---- Given material
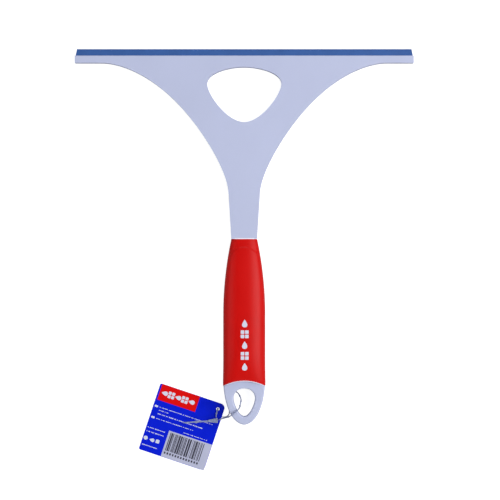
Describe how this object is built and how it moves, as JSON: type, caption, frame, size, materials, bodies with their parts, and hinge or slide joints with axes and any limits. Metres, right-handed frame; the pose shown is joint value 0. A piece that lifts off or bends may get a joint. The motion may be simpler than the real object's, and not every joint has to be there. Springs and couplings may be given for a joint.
{
  "type": "window cleaning squeegee",
  "caption": "Wide window squeegee with a rubber blade in a flat moulded head, a soft oval grip, a hanging eye and a tied card tag.",
  "frame": {"origin": "on the surface that the squeegee lies on, under the middle of its box without the tag and tie", "axes": "+X along the blade, +Y up the handle towards the blade, +Z out of the front face"},
  "size_m": [0.28, 0.3484, 0.022],
  "materials": {
    "pale_plastic": "satin moulded plastic, cool white",
    "blue_rubber": "smooth blue rubber",
    "red_soft_grip": "fine-grained red soft-touch rubber",
    "tag_card": "blue printed coated card",
    "clear_strap": "translucent moulded strap"
  },
  "bodies": {
    "squeegee": {"body_moulding": "pale_plastic", "grip_sleeve": "red_soft_grip", "tag_tie": "clear_strap", "tie_lock": "clear_strap"},
    "blade": {"rubber_blade": "blue_rubber"},
    "tag": {"hang_tag": "tag_card"}
  },
  "joints": [
    {"name": "blade_slide", "type": "slide", "parent": "squeegee", "child": "blade", "axis": [1, 0, 0], "range_m": [0, 0.27]},
    {"name": "tag_turn", "type": "hinge", "parent": "squeegee", "child": "tag", "pos_m": [-0.0219, -0.143, 0.0016], "axis": [0, 0, 1], "range_deg": [-40, 40]}
  ]
}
--------
> _What is expected_:
All of the data needs to be printed once more, exactly.

> _Task output_:
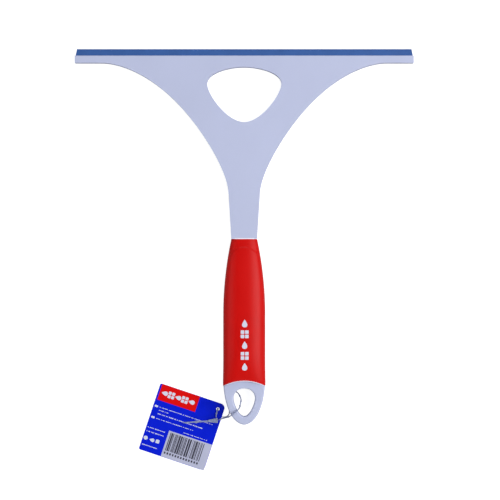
Describe how this object is built and how it moves, as JSON: type, caption, frame, size, materials, bodies with their parts, and hinge or slide joints with axes and any limits. Metres, right-handed frame; the pose shown is joint value 0. A piece that lifts off or bends may get a joint. The motion may be simpler than the real object's, and not every joint has to be there. Springs and couplings may be given for a joint.
{
  "type": "window cleaning squeegee",
  "caption": "Wide window squeegee with a rubber blade in a flat moulded head, a soft oval grip, a hanging eye and a tied card tag.",
  "frame": {"origin": "on the surface that the squeegee lies on, under the middle of its box without the tag and tie", "axes": "+X along the blade, +Y up the handle towards the blade, +Z out of the front face"},
  "size_m": [0.28, 0.3484, 0.022],
  "materials": {
    "pale_plastic": "satin moulded plastic, cool white",
    "blue_rubber": "smooth blue rubber",
    "red_soft_grip": "fine-grained red soft-touch rubber",
    "tag_card": "blue printed coated card",
    "clear_strap": "translucent moulded strap"
  },
  "bodies": {
    "squeegee": {"body_moulding": "pale_plastic", "grip_sleeve": "red_soft_grip", "tag_tie": "clear_strap", "tie_lock": "clear_strap"},
    "blade": {"rubber_blade": "blue_rubber"},
    "tag": {"hang_tag": "tag_card"}
  },
  "joints": [
    {"name": "blade_slide", "type": "slide", "parent": "squeegee", "child": "blade", "axis": [1, 0, 0], "range_m": [0, 0.27]},
    {"name": "tag_turn", "type": "hinge", "parent": "squeegee", "child": "tag", "pos_m": [-0.0219, -0.143, 0.0016], "axis": [0, 0, 1], "range_deg": [-40, 40]}
  ]
}